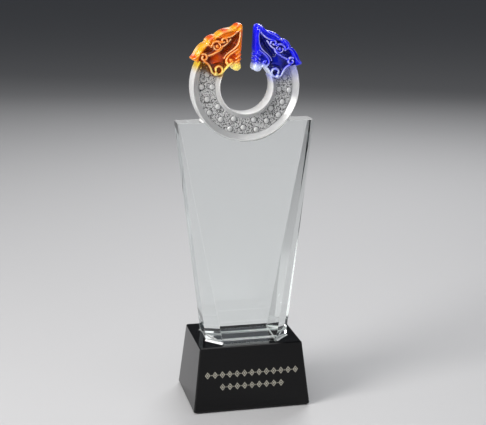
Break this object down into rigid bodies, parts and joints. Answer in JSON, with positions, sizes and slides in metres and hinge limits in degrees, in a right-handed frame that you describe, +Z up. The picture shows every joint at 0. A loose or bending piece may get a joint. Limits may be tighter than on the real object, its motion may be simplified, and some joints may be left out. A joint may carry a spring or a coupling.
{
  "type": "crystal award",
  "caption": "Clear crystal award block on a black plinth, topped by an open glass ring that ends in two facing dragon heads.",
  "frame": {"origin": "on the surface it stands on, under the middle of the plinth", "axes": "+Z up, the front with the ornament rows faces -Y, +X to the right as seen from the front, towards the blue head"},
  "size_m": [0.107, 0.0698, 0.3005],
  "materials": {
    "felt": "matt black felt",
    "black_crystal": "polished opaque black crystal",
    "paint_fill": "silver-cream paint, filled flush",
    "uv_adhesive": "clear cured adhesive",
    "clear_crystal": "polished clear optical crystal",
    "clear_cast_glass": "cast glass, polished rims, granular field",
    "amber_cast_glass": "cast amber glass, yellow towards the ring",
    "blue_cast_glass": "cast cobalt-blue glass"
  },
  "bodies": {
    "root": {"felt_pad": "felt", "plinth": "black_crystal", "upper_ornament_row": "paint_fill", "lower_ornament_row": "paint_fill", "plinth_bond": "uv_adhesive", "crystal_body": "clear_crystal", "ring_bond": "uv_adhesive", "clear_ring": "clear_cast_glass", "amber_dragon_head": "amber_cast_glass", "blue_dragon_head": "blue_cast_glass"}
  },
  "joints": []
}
★ ★ ★
Exercise instructions: Each line in the data that holds the string "joints" should be found and copied.

Solution to the exercise:
Break this object down into rigid bodies, parts and joints. Answer in JSON, with positions, sizes and slides in metres and hinge limits in degrees, in a right-handed frame that you describe, +Z up. The picture shows every joint at 0. A loose or bending piece may get a joint. Limits may be tighter than on the real object, its motion may be simplified, and some joints may be left out. A joint may carry a spring or a coupling.
  "joints": []